Student Project Samples

Hay, Buddy, Can You Spare Some Chaos?

by Nobody N. Particular

Life is filled with uncertainty. Nobody knows if it's going to rain tomorrow, if a comet might land on Washington, if I'll meet the person I'm going to merry, or what will happen if I toss a coin.

Well, OK, we do know some things about what will happen when I toss the coin. Gravity will make it hit the ground. Or some horizontal surface like a tabletop. It won't land on it's edge. It will land on heads so tails will be up. Or it will land on tails so heads will be up.

There's no rime or reason for heads instead of tails. So I started thinking if the coin tossing might be chaos. I tried it, and this is what I got.

How to tell if something is chaos? I looked in chapter 6 of the book. I decided to try the Kelly pictures. This was the test I made the most sense of.

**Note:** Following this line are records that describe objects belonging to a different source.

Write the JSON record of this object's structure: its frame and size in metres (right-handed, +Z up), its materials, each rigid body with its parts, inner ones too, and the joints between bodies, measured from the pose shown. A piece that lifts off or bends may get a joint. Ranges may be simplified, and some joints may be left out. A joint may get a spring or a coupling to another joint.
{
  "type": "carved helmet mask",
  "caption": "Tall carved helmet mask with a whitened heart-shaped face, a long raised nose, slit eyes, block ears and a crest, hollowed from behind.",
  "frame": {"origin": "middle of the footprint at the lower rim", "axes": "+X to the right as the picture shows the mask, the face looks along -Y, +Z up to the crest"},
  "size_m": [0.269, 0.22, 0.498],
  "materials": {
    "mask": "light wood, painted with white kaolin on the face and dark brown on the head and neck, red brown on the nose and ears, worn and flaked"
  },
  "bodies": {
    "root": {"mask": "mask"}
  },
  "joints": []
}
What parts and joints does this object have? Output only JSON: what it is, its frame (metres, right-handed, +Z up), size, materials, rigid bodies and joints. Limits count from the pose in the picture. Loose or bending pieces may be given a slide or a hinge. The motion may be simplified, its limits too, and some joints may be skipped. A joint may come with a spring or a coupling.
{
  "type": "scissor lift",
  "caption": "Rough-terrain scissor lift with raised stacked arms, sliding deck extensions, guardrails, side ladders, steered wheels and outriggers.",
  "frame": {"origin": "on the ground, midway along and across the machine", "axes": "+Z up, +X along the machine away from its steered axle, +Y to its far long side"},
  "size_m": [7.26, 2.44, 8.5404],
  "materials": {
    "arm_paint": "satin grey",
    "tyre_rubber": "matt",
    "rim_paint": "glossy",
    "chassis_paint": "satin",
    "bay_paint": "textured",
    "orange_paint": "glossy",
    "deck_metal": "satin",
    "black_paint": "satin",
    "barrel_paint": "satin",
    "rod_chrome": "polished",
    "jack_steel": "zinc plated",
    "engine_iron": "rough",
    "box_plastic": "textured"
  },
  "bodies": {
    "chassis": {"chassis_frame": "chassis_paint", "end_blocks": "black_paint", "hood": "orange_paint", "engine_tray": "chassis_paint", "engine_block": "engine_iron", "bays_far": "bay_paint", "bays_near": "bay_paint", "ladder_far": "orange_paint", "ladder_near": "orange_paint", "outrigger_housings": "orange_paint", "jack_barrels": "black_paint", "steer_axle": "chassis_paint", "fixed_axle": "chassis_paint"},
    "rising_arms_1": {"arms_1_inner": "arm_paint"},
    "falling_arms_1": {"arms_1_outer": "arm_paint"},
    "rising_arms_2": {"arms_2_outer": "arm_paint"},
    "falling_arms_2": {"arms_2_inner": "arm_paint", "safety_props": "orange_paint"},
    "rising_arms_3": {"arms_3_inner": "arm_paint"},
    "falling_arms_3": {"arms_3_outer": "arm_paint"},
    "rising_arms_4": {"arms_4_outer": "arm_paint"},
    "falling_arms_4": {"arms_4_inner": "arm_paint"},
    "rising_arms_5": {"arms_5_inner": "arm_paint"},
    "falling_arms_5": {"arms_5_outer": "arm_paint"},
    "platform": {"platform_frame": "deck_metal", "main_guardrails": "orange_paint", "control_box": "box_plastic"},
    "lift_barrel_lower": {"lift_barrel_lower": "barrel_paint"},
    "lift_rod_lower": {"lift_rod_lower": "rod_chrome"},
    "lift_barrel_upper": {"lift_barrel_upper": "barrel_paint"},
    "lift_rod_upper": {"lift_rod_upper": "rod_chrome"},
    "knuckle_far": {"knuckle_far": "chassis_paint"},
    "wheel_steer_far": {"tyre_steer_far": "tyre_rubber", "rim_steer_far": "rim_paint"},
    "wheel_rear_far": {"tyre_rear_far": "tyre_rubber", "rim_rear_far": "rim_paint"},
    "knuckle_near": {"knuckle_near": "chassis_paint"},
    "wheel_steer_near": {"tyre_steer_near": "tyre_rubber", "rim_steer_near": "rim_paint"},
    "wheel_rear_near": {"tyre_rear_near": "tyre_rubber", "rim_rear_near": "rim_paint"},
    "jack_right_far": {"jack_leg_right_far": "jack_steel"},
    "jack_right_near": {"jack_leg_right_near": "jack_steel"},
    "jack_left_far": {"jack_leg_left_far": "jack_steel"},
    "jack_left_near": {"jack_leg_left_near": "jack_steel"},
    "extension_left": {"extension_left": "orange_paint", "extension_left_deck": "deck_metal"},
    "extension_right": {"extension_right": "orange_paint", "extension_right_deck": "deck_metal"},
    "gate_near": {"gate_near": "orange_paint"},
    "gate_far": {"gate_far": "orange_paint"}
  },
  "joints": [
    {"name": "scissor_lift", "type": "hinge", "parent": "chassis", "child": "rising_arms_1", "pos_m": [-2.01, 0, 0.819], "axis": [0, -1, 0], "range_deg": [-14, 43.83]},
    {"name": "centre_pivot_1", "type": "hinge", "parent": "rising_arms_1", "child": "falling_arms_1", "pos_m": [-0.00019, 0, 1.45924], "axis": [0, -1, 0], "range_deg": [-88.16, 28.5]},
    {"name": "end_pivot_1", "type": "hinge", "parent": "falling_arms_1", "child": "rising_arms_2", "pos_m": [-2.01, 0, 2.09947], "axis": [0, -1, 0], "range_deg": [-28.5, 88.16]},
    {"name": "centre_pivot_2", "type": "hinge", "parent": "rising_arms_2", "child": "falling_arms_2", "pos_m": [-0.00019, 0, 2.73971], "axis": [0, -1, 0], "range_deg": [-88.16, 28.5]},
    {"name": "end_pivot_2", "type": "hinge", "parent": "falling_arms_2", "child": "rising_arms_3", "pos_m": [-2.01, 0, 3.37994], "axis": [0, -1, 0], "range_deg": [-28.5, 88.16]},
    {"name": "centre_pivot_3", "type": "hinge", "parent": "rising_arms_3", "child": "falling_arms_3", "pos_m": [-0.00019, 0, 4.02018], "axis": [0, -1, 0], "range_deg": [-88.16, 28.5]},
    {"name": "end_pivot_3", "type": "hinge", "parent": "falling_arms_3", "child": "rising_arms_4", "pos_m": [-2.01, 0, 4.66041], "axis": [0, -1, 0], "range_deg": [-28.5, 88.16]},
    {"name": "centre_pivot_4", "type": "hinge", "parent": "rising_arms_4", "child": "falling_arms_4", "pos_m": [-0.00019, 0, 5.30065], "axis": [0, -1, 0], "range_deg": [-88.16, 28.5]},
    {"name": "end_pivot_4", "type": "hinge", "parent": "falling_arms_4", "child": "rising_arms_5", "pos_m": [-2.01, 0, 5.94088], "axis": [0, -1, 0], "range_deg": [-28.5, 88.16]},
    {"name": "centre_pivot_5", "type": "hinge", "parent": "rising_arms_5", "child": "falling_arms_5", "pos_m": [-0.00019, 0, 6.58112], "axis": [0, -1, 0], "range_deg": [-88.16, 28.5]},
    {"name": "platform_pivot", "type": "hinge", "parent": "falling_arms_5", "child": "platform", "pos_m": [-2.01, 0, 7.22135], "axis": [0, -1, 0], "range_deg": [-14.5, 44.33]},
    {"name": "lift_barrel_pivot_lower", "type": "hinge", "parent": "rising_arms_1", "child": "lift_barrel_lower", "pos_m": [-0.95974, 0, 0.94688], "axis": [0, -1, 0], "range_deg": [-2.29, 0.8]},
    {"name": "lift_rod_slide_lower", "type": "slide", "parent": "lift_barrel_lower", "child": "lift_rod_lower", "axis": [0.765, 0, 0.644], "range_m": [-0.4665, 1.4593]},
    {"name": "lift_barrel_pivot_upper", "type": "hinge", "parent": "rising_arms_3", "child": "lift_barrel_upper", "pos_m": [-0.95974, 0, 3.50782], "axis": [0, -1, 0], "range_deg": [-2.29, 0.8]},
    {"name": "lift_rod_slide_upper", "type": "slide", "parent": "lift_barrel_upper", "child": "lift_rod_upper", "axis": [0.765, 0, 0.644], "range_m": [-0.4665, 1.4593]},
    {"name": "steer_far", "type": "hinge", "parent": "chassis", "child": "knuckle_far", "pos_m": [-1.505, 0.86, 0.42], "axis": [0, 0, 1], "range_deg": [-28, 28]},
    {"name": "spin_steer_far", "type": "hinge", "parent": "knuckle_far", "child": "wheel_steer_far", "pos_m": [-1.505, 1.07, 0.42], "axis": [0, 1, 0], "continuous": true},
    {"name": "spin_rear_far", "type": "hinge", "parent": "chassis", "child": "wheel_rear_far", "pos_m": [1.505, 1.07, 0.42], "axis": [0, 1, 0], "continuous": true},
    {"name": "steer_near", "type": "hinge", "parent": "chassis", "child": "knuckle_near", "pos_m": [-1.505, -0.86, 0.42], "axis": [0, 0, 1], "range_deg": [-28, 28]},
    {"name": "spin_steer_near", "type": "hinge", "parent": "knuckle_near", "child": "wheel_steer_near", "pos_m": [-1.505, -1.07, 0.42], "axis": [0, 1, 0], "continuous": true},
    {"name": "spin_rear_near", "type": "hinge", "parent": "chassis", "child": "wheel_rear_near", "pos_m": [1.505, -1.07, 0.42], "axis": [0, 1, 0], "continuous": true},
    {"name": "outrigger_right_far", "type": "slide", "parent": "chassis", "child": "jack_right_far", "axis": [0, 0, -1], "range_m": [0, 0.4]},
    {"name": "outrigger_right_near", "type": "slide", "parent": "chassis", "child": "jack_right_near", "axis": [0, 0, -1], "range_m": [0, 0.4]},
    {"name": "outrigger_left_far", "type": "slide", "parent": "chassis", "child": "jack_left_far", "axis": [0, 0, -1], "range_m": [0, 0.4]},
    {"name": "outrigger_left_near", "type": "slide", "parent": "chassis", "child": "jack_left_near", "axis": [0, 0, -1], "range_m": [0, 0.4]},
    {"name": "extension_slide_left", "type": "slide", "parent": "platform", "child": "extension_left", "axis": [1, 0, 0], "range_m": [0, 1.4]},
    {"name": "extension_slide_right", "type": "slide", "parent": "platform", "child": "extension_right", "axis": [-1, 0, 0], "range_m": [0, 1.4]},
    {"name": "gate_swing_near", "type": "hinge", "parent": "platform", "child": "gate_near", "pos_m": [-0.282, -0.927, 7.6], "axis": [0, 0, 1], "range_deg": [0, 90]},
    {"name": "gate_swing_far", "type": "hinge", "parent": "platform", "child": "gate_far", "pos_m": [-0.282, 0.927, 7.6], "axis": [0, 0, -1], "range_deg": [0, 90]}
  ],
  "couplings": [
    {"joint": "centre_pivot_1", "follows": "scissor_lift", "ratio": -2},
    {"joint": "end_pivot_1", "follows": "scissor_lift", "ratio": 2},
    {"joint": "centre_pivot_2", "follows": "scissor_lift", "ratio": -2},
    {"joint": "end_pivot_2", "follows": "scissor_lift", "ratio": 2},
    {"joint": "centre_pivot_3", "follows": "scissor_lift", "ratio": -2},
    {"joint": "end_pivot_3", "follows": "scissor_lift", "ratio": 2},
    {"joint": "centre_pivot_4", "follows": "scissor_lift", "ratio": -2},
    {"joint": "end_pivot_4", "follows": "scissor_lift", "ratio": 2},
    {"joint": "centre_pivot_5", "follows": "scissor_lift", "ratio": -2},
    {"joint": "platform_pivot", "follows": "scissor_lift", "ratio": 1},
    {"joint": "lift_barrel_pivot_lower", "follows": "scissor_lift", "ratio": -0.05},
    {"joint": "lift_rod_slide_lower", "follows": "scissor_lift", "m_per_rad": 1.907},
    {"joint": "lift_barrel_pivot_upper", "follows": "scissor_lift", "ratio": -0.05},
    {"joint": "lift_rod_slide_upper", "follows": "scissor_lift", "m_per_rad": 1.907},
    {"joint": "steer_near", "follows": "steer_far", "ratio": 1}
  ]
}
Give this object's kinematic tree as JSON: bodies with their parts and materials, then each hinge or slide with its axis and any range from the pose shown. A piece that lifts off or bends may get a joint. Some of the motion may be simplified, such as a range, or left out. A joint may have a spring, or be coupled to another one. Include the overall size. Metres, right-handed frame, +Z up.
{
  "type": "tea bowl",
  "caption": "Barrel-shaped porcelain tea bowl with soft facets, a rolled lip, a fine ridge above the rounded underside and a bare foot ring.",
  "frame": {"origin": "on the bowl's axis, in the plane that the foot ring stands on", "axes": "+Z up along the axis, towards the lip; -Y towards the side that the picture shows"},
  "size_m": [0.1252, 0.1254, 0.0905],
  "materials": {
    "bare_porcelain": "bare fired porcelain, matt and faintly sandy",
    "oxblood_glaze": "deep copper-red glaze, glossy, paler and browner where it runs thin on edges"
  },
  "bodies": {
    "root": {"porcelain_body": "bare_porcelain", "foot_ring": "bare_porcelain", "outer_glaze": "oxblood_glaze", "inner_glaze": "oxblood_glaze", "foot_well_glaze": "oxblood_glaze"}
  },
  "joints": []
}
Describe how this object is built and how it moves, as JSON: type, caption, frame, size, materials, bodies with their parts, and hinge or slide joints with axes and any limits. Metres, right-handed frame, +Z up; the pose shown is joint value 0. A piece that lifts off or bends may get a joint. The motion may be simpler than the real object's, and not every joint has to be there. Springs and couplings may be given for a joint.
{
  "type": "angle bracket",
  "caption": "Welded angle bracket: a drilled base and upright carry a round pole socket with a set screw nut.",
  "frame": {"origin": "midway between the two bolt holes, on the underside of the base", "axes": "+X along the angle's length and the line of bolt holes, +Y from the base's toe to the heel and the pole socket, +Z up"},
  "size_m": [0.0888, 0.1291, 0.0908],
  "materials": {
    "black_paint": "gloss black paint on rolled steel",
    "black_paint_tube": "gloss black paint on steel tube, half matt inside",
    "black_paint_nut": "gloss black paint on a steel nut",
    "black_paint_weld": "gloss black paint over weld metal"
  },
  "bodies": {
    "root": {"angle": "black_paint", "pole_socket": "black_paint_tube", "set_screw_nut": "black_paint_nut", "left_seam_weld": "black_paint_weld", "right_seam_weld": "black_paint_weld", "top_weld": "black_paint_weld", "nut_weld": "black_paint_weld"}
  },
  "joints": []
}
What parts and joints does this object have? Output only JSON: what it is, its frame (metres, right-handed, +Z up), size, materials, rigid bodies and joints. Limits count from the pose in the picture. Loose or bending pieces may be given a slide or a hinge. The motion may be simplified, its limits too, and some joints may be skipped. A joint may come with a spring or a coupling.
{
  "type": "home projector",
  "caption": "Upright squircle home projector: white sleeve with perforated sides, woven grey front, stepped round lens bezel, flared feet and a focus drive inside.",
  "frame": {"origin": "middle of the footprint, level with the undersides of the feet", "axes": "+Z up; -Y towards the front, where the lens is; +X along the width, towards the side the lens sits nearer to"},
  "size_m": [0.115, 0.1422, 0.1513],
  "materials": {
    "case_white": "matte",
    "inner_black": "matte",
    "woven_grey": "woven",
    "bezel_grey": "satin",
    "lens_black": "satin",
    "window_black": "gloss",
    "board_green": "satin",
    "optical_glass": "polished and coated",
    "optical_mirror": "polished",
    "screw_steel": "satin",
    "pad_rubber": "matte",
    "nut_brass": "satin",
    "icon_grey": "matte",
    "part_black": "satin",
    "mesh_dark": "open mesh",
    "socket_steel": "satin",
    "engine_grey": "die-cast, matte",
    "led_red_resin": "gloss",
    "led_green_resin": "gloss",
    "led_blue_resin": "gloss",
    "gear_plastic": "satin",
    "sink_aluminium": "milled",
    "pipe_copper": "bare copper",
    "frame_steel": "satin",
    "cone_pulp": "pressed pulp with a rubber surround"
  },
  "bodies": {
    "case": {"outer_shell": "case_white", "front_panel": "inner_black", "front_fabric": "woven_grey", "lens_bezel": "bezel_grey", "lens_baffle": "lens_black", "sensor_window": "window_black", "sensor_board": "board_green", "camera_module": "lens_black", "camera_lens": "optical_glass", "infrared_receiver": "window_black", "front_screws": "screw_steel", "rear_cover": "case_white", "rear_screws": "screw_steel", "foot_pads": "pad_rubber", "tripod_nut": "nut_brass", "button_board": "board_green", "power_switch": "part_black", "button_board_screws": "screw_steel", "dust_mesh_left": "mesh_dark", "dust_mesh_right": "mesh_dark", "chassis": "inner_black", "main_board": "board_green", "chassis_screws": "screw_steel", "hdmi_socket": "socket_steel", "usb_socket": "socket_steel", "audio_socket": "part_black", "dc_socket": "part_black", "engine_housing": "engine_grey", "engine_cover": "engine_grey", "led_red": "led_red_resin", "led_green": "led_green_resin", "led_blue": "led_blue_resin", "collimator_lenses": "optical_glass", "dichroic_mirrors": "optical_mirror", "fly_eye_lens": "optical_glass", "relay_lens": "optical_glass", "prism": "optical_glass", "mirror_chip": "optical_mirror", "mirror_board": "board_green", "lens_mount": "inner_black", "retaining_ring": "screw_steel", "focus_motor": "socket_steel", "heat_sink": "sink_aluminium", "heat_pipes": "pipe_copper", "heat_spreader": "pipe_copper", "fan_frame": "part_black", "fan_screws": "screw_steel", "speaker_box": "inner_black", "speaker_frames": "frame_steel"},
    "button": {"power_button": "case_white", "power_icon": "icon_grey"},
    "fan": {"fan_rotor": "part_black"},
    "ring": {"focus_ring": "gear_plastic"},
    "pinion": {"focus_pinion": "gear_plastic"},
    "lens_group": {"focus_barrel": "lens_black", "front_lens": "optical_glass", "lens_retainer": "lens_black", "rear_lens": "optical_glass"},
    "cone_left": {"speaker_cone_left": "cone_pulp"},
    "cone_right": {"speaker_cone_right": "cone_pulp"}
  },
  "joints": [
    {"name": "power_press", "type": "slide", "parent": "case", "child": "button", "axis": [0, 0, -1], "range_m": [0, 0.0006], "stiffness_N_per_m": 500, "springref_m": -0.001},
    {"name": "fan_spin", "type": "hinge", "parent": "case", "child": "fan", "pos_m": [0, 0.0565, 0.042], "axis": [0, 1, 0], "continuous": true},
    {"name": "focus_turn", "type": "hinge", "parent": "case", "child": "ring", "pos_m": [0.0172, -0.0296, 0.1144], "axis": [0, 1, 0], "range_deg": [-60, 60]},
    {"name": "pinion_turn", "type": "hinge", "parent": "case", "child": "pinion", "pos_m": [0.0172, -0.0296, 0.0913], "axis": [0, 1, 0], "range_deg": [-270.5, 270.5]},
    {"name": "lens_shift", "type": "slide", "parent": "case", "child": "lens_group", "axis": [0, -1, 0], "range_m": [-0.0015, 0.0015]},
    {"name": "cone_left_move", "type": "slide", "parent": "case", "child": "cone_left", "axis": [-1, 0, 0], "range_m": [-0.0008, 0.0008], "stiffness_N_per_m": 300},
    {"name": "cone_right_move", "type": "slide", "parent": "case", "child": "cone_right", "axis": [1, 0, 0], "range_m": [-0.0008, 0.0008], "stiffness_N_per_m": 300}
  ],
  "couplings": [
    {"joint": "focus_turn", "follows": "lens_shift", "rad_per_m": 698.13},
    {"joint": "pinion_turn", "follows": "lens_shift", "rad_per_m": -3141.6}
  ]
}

I need many numbers to tell chaos. They said this in class. This puzzled me at first. I asked the teacher and was told if you just have two numbers, how can you tell if it's chaos or not? Two numbers aren't enough to tell anything. How many different pieces of music start with the same first two notes? Lots, I bet, unless the notes are pretty wierd. What's that old game show - Name That Tune? So I figured I'd toss the coin a lot of times - I did 400. I'd toss the coin, see how it landed, and write it down. At first, I wrote down "heads" or "tails." But that was to much writing. So I just wrote down "H" or "T". I wasn't sure if writing the whole word or just the initial would make any difference. So I started the experiment over when I used the initial.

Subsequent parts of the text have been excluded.